一つ目は、児童の関心を引きやすいことだ。電子黒板に一斉に画像や文字が表示されると、子どもたちの食いつきが良い。テレビだと少し小さかったり、光の加減で見え難かったりするのだが、電子黒板は大きくてどの席からも見やすい。ポンポンと次から次へ画像や文字が表示され、それに合わせて音読をしたり、クイズに答えたりといった活動は、どの子どもも集中して取り組んでいたように思う。画像だけでなく、音やタイマーなどの演出も効果的に取り入れることで、集中度がさらに増していた。

二つ目は、手間取らずに意見の共有ができることだ。例えば、友達の作文や絵日記を読むといった活動では、相手が読み終わるまで待ってあげたり、席を移動したりすることがあるため、多少バタバタとする。しかし、タブレットを使えば、自分のペースで友達の作品をどんどん読めて、さらにはタブレット上で感想を書くということができる。

三つ目は、教師だけでなく子どもたちが画像や動画の提供者になれることだ。タブレットを片手に植物の観察に行って写真を撮り、自分のフォルダの中に保存すれば、自分だけの植物成長記録が出来上がる。また、友達に発表するときにも、自分の撮ってきた写真を元にして発表することができる。さらに、自分の撮ってきた写真を電子黒板に映し出し、見て欲しいポイントをマーカーで囲うなどすれば、同じ視点を共有しやすくなる。

小学校3年生のクラスだったのだが、その先生のICTの使い方は、完璧だった。
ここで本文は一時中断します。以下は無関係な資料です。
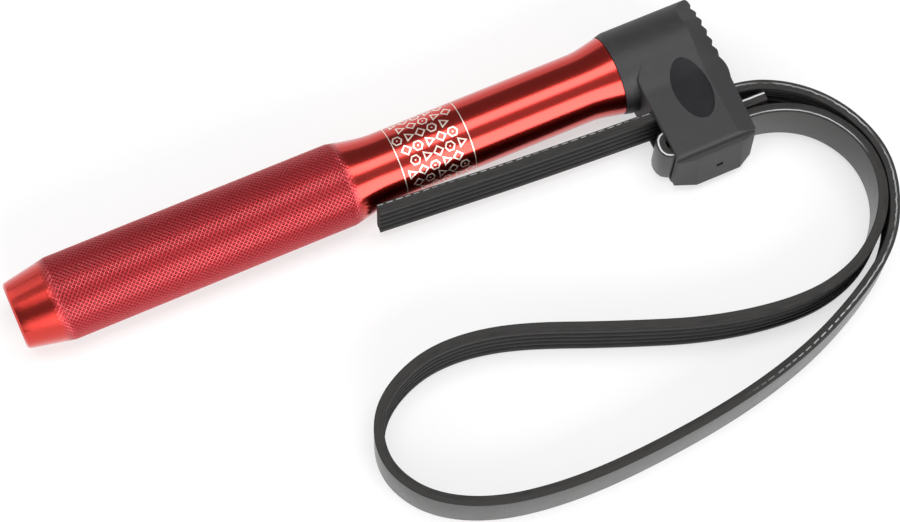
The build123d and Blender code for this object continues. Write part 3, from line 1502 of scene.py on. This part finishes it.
        def length(share: float) -> float:
            """Length of the loop when it is squashed to a share."""
            flat = [Vector((station.at.x * share, station.at.y)) for station in run]
            return sum((after - before).length for before, after in zip(flat, flat[1:]))

        wanted = length(1.0) - self.draw
        low, high = self.least_share, 1.0
        for _ in range(self.halvings):
            share = (low + high) / 2
            if length(share) < wanted:
                low = share
            else:
                high = share
        return share

    def build(self) -> list[bpy.types.Object]:
        """Builds and dresses the tail, the loop and the fold.

        Returns:
            The three pieces.
        """
        stations = self.stations()
        hidden = [n for n, s in enumerate(stations) if s.at.x < self.hidden_at]
        leaves = next(n for n in range(len(stations)) if stations[n].at.x > self.hidden_at)
        turn = next(n for n in hidden if n > leaves and stations[n].at.y > self.fold_from)
        tail_run, loop_run = stations[: leaves + 1], stations[leaves : turn + 1]
        fold_run = stations[turn:]

        tail = self.piece("strap_tail_belt", tail_run, cut=-1)
        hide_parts("strap_tail")
        whole = tail_run[0].at
        SEAT.place(self.mouth_left, whole.y)
        SEAT.place(whole.x + self.end_length, whole.y)
        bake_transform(tail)

        loop = self.piece("strap_loop_belt", loop_run)
        settle(loop, Body.TOOL, ["strap_loop"])
        SEAT.place(self.mouth_right, 0.0)
        self.share_kept(loop_run)
        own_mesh(loop)

        fold = self.piece("strap_fold_belt", fold_run, cut=1)
        settle(fold, Body.TOOL, ["strap_fold"])
        log.info("the belt is %.0f mm long", stations[-1].along / MM)
        return [tail, loop, fold]


@dataclass
class HeadAndFastening:
    """The moulded head with the stud and the insert inside it, which keep their CAD shapes."""

    head_finish: Finish
    stud_finish: Finish
    insert_finish: Finish

    def dress(self) -> list[bpy.types.Object]:
        """Gives each CAD solid its finish.

        Returns:
            The three pieces.
        """
        pieces = []
        for node, finish, slot in (
            ("head_body", self.head_finish, Slot.PLASTIC),
            ("joining_stud", self.stud_finish, Slot.ZINC),
            ("threaded_insert", self.insert_finish, Slot.BRASS),
        ):
            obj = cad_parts[node]
            obj.data.materials.clear()
            obj.data.materials.append(finish.material())
            pieces.append(obj)
        return pieces


@dataclass(frozen=True)
class SoftBox:
    """A soft box or pale panel that faces the tool."""

    name: str
    middle: Point
    length: float
    width: float
    brightness: float
    aim: Point = (0.0, 0.03, 0.01)

    def hang(self) -> None:
        """Hangs the lamp."""
        lamp = bpy.data.lights.new(self.name, "AREA")
        lamp.shape = "RECTANGLE"
        lamp.size = self.length
        lamp.size_y = self.width
        lamp.energy = self.brightness * math.pi * self.length * self.width
        obj = bpy.data.objects.new(self.name, lamp)
        obj.location = self.middle
        away = Vector(self.middle) - Vector(self.aim)
        across = Vector((1.0, 0.0, 0.0))
        up = away.cross(across).normalized()
        across = up.cross(away).normalized()
        turn = Matrix((across, up, away.normalized())).transposed()
        obj.rotation_euler = turn.to_euler()
        bpy.context.scene.collection.objects.link(obj)


@dataclass
class Studio:
    """White table, dim room, two long soft boxes and the pale panels round them."""

    room: float = 0.20
    table_half: float = 4.0
    paint: Colour = (0.97, 0.97, 0.97)
    white: Colour = (1.0, 1.0, 1.0)
    white_share: float = 0.58
    mirrored_share: float = 0.5
    boxes: tuple[SoftBox, ...] = (
        SoftBox("overhead_box", (0.12, 0.02, 1.20), 1.30, 0.53, 4.8),
        SoftBox("front_box", (0.12, -1.05, 0.42), 1.30, 0.88, 4.8),
        SoftBox("between_boxes", (0.12, -0.52, 1.05), 1.30, 0.50, 0.2),
        SoftBox("backdrop", (0.12, 1.70, 0.28), 2.60, 0.56, 0.7),
        SoftBox("overhead_left", (-0.76, 0.44, 1.14), 0.44, 0.74, 0.56),
        SoftBox("front_left", (-0.76, -1.04, 0.36), 0.44, 0.40, 0.60),
        SoftBox("back_left", (-0.70, 1.02, 0.76), 0.50, 0.78, 1.15),
        SoftBox("left_panel", (-1.35, -0.15, 0.50), 0.90, 0.60, 2.6),
    )

    def lay_table(self) -> None:
        """Lays the white table under the tool. It keeps the tool's shadow."""
        mesh = bpy.data.meshes.new("table")
        half = self.table_half
        corners = [(-half, -half, 0.0), (half, -half, 0.0), (half, half, 0.0), (-half, half, 0.0)]
        mesh.from_pydata(corners, [], [(0, 1, 2, 3)])
        table = bpy.data.objects.new("table", mesh)
        bpy.context.scene.collection.objects.link(table)
        material = bpy.data.materials.new("white_table")
        material.use_nodes = True
        shading = Shading(material.node_tree)
        paint = shading.node("ShaderNodeBsdfDiffuse", {}, {"Color": self.paint})
        white = shading.node("ShaderNodeEmission", {}, {"Color": self.white})
        shading.either(self.seen(shading), paint, white)
        mesh.materials.append(material)

    def seen(self, shading: Shading) -> Value:
        """Share of plain white in what the camera sees, directly, mirrored or through glass.

        Args:
            shading: The table's nodes.

        Returns:
            The share.
        """
        path = shading.raw("ShaderNodeLightPath", {}, {})
        straight, mirrored, through = (
            Value(shading, path.outputs[name])
            for name in ("Is Camera Ray", "Is Glossy Ray", "Is Transmission Ray")
        )
        return (straight.larger(through) * self.white_share).larger(
            mirrored * self.mirrored_share
        )

    def fill_room(self) -> None:
        """Lights the room dimly and evenly."""
        world = bpy.data.worlds.new("room")
        world.use_nodes = True
        shading = Shading(world.node_tree)
        air = shading.node(
            "ShaderNodeBackground", {}, {"Color": self.white, "Strength": self.room}
        )
        shading.raw("ShaderNodeOutputWorld", {}, {"Surface": air})
        bpy.context.scene.world = world

    def build(self) -> None:
        """Builds the table, the room and the lamps."""
        self.lay_table()
        self.fill_room()
        for box in self.boxes:
            box.hang()
        bpy.context.scene.view_settings.view_transform = "Standard"


@dataclass(frozen=True)
class ViewPoint:
    """The camera at the photograph's viewing angle."""

    eye: Point = (-151.485 * MM, -304.195 * MM, 808.33 * MM)
    target: Point = (-3.163 * MM, 23.532 * MM, 0.37 * MM)
    lens: float = 101.57
    sensor_width: float = 36.0
    clip: Flat = (0.01, 20.0)

    def build(self) -> None:
        """Makes the camera."""
        data = bpy.data.cameras.new("camera")
        data.lens = self.lens
        data.sensor_width = self.sensor_width
        data.clip_start, data.clip_end = self.clip
        camera = bpy.data.objects.new("camera", data)
        camera.location = self.eye
        ahead = Vector(self.target) - Vector(self.eye)
        camera.rotation_euler = ahead.to_track_quat("-Z", "Y").to_euler()
        bpy.context.scene.collection.objects.link(camera)
        bpy.context.scene.camera = camera


def main() -> None:
    """Builds the scene piece by piece."""
    logging.basicConfig(level=logging.INFO, format="%(name)s: %(message)s")
    ViewPoint().build()
    Studio().build()
    handle = Handle(AnodisedRed()).build()
    marking = WaistPrint(BareMetal()).build()
    head = HeadAndFastening(
        MouldedPlastic(),
        PlainMetal("zinc_plate", (0.62, 0.63, 0.66), 0.32),
        PlainMetal("turned_brass", (0.78, 0.58, 0.28), 0.28),
    ).dress()
    strap = Belt(
        rib_finish=BeltRubber(),
        back_finish=BeltRubber(
            "belt_back",
            base=(0.018, 0.018, 0.017),
            dusty=(0.034, 0.033, 0.031),
            roughness=0.30,
            streaks=0.35,
            grain_depth=0.02 * MM,
            gloss=0.42,
        ),
        edge_finish=BeltRubber(
            "belt_edge",
            base=(0.018, 0.017, 0.017),
            dusty=(0.036, 0.034, 0.032),
            roughness=0.70,
            streaks=0.8,
            grain_depth=0.1 * MM,
        ),
        cord_and_sheen_finish=CordAndSheenLine(),
    ).build()
    for piece in (handle, marking, *head, *strap):
        log.info("%s has %d faces", piece.name, len(piece.data.polygons))


if __name__ == "__main__":
    main()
自称、県内で一番ICTを使える先生だった。子どもたちも、ICTを活用する授業に完全に慣れ切っていた。小学生は臨機応変な対応力がまだ付いていないので、基本的な授業の流れは同じようにする方が良い。だから、ICTを導入するのなら、どの授業でも本格的に活用して、子どもたちにとってICTを当たり前にするのが良いだろうと思う。